Skip to content

Harvesting other Metadata Formats than OAI-DC

By default, oaipmh-scythe's mapping of the record XML into Python dictionaries is tailored to work only with Dublin-Core-encoded metadata payloads. Other formats most probably won't be mapped correctly, especially if they are more hierarchically structured than Dublin Core.

In case you want to harvest these more complex formats, you have to write your own record model class by subclassing the default implementation that unpacks the metadata XML:

from oaipmh_scythe.models import Record


class MyRecord(Record):
    # Your XML unpacking implementation goes here.
    pass

Note

Take a look at the implementation of oaipmh_scythe.models.Record to get an idea of how to do this.

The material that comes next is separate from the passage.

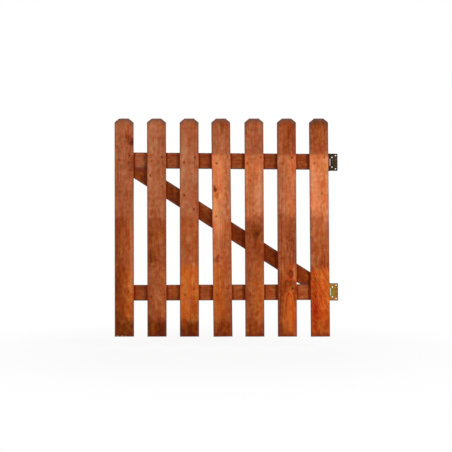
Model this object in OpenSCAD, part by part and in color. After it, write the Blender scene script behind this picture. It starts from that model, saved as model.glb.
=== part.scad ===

Next, associate your implementation with OAI verbs in the oaipmh_scythe.client.Scythe object. In this case, we want the oaipmh_scythe.client.Scythe object to use our implementation to represent items returned by ListRecords and GetRecord responses:

scythe = Scythe("http://...")
scythe.class_mapping["ListRecords"] = MyRecord
scythe.class_mapping["GetRecord"] = MyRecord

If you need to rewrite all item implementations, you can also provide a complete mapping to the oaipmh_scythe.client.Scythe object at instantiation:

my_mapping = {
    "ListRecords": MyRecord,
    "GetRecord": MyRecord,
    # ...
}

scythe = Scythe("https://...", class_mapping=my_mapping)